I think this 16-byte merge operation might actually be capital-O Optimal on current NEON implementations. The loads from the two lists and the store are strictly necessary; using a single 1-uop (on many uArchs) instruction to do the byte shuffling is the minimum amount of work we can do once we have those source vectors; I’ve explained above that a 1MiB LUT from full 16-bit indices is not practical; if we can’t do it in a single table load, it has to be at least two; and if we have two separate table loads, there needs to be at least one instruction to combine them.

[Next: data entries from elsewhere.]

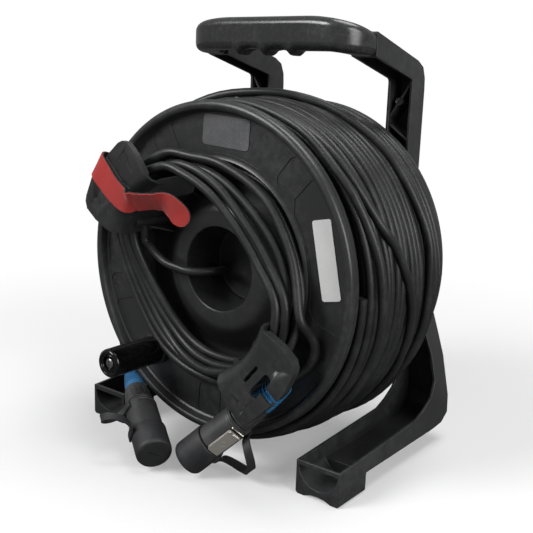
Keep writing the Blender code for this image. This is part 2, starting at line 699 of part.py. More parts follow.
def side_frame(name, side):
    """Foot, leg, upright and arm of one side: an open channel with a deep front foot."""
    plastic = material("frame_plastic", (0.035, 0.035, 0.037), 0.55)
    body = loft(name, side_sections(side, 0.0, 0.0), plastic)
    block_y = -FOOT_FRONT + FOOT_BLOCK
    centre = side * (FOOT_INNER + FOOT_OUTER) / 2
    width = FOOT_OUTER - FOOT_INNER
    arch = rounded_foot_outline(centre, width)
    block = prism(name + "_block", arch, -FOOT_FRONT, block_y, None)
    boolean(body, block, "UNION")
    pad_x = side * (REAR_PAD_INNER + REAR_PAD_OUTER) / 2
    half = (REAR_PAD_OUTER - REAR_PAD_INNER) / 2
    pad = prism(name + "_pad", [(pad_x - half, 0.0), (pad_x + half, 0.0),
                                (pad_x + half, CHANNEL_FLOOR + 0.001), (pad_x - half, CHANNEL_FLOOR + 0.001)],
                FRAME_BACK - 0.017 - REAR_PAD_LENGTH, FRAME_BACK - 0.018, None)
    boolean(body, pad, "UNION")
    hollow_rows = side_sections(side, WALL, 0.006)
    hollow_rows[0] = [Vector((point.x, -FOOT_FRONT + WALL, point.z)) for point in hollow_rows[0]]
    hollow_rows[-1] = [Vector((point.x, SEAM_Y + GAP + WALL, point.z)) for point in hollow_rows[-1]]
    boolean(body, loft(name + "_hollow", hollow_rows, None), "DIFFERENCE")
    mouth = prism(name + "_mouth", d_outline(centre), -FOOT_FRONT - 0.004, block_y - WALL, None)
    boolean(body, mouth, "DIFFERENCE")
    screw_round = polygon(GRIP_SCREW_RADIUS + GAP, TINY_ROUND)
    seam_hole = prism(name + "_seam_cutter", screw_round, -WALL - 0.004, 0.004,
                      None, grip_screw_place(side))
    boolean(body, seam_hole, "DIFFERENCE")
    for index, height in enumerate(FRAME_BOLT_HEIGHTS):
        place = along((side * UPRIGHT_INNER, (FRAME_FRONT + FRAME_BACK) / 2, AXIS_HEIGHT + height),
                      (1, 0, 0), (0, 0, 1))
        hole = prism(f"{name}_bolt_cutter_{index}", polygon(FRAME_BOLT_RADIUS + GAP, TINY_ROUND),
                     -0.005, 0.005, None, place)
        boolean(body, hole, "DIFFERENCE")
    return body


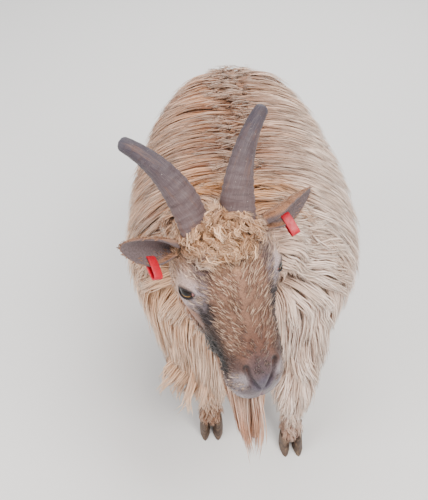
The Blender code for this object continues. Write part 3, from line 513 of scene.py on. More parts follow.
def near_ear(side, points, start, widest):
    """How far points lie along an ear, and which are close round its middle line."""
    root, axis, _, opening = (np.array(part) for part in ear_frame(side))
    reach = (points - root) @ axis
    middle = root + opening * EAR_MIDDLE
    level = np.linalg.norm(points - middle - reach[:, None] * axis, axis=1)
    return reach, (reach > start) & (level < 0.013 + reach * 0.45) & (level < widest)


for side in MIRROR:
    root, axis, lower, opening = ear_frame(side)
    ear_rings = []
    for step in range(33):
        share, radius, half_angle = blend_stations(EAR_STATIONS, step / 32)
        half_angle = math.radians(half_angle)
        centre = root + axis * EAR_LENGTH * share + opening * radius
        angles = [half_angle * (2 * index / 22 - 1) for index in range(23)]
        ear_rings.append([
            centre + (lower * math.sin(angle) - opening * math.cos(angle)) * wall
            for wall, order in ((radius, angles), (radius - EAR_THICKNESS, angles[::-1]))
            for angle in order
        ])
    ear = bmesh.new()
    add_form(ear, ear_rings)
    joined(skin, mesh_object("ear", ear), "UNION")
for face in skin.data.polygons:
    face.use_smooth = True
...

There is some uncertainty around the rest of the loop (figuring out the popcounts, the pointer advancing, and such), the “control plane” so to speak, but I think the “data plane” side of this operation is airtight.

And I think that’s it for today! I won’t be linking to any code of my own for this, since I’ve been talking to Marcin, he’s tried the things I described in this post out in his GitHub repository for PivCo-Huffman and confirmed they’re faster in his tests, so just go there if you want to see this actually implemented. They might not be up immediately depending on when you read this, but they should land shortly.